The conference members got a real window on the intifada during a bus ride through Bethlehem past the Dehaishe refugee camp to hear a briefing by Gen. Yitzhak Mordechai, the Israeli army commander in charge of the West Bank.

The streets of the Palestinian villages were barren, and all doors and windows shut tight as part of a general strike against Israel’s announcement that day that West Bank universities would remain closed for three more months.

Along with the peace process, the issue that continued to crop up during the seminar was the settlement of Soviet Jews in the territories.

Every Israeli leader who addressed the American delegation from Shimon Peres and Yitzhak Rabin of the Labor Party to Yitzhak Shamir and Justice Minster Dan Meridor of Likud — stressed the principle of “free choice.”

The Soviets would not be deliberately settled in the West Bank, nor would they be banned from living there.

There was disagreement among the American Jewish leaders, however, over a widely publicized recommendation made last month at the National Jewish Community Relations Advisory Council plenary in Phoenix on the inadvisability of building housing for immigrants in the West Bank.


American Jewish Congress President Robert Lifton hailed “a new openness” in the organized American Jewish community. “There are no more ‘treif’ topics or opinions,” he said.

But Reich insisted that the wide play given the NJCRAC decision in the Israeli press “was an example of the negative implications of American Jews giving Israel advice on security matters.”

The issue was debated during a “town meeting” between the American Jewish leaders and 30 Israelis, organized by the Israel Forum, a group promoting Israel-Diaspora relations.
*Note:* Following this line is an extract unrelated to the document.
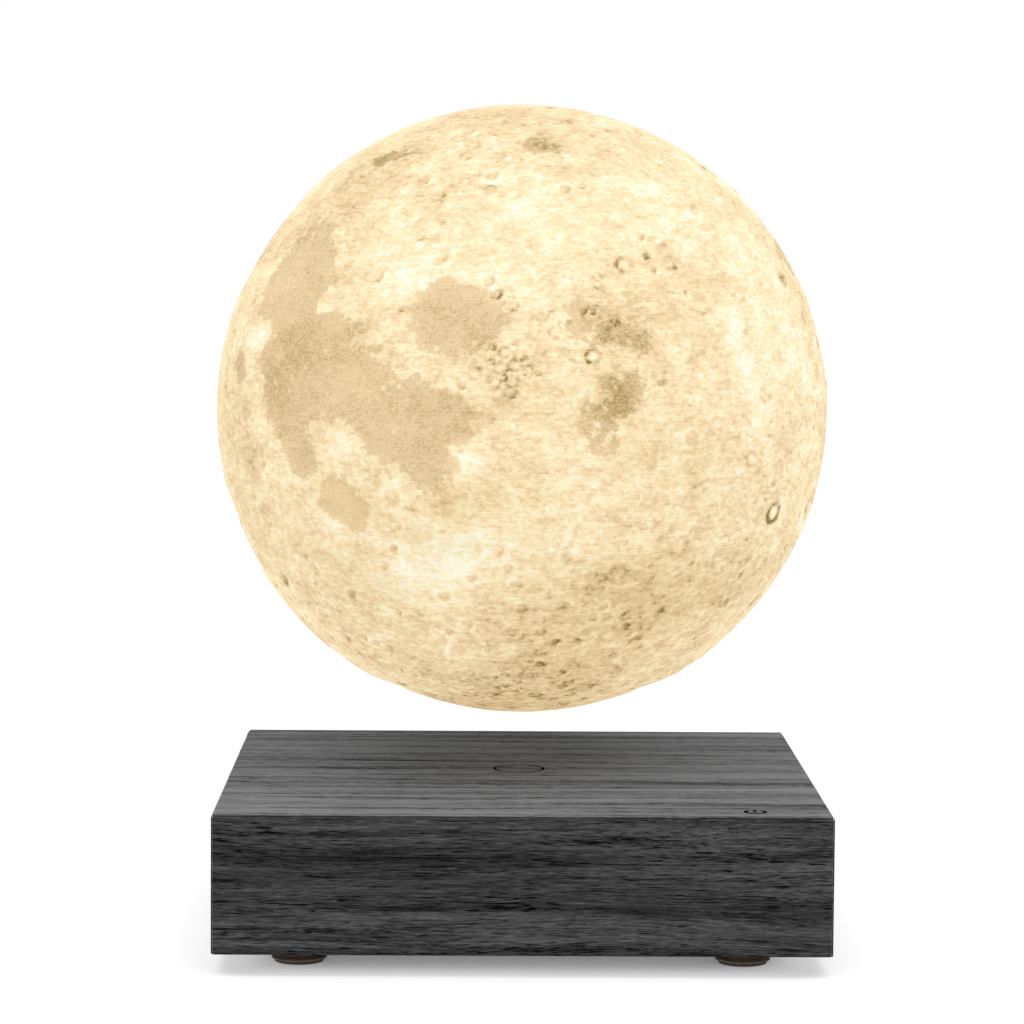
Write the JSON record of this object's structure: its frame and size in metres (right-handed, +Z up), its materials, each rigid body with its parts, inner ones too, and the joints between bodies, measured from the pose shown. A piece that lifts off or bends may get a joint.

Many of the Israelis said they thought American Jews should publicly criticize Israel when they disagreed with its policies.

“We want your advice,” said Israel Forum member Shlomo Cohen. “You’ve been restraining yourselves on speaking out.”

But Rabbi Joseph Glaser, executive vice president of the Central Conference of American Rabbis, said he was not “sure I have a right to speak out on the issues that affect the lives of the people who live here.”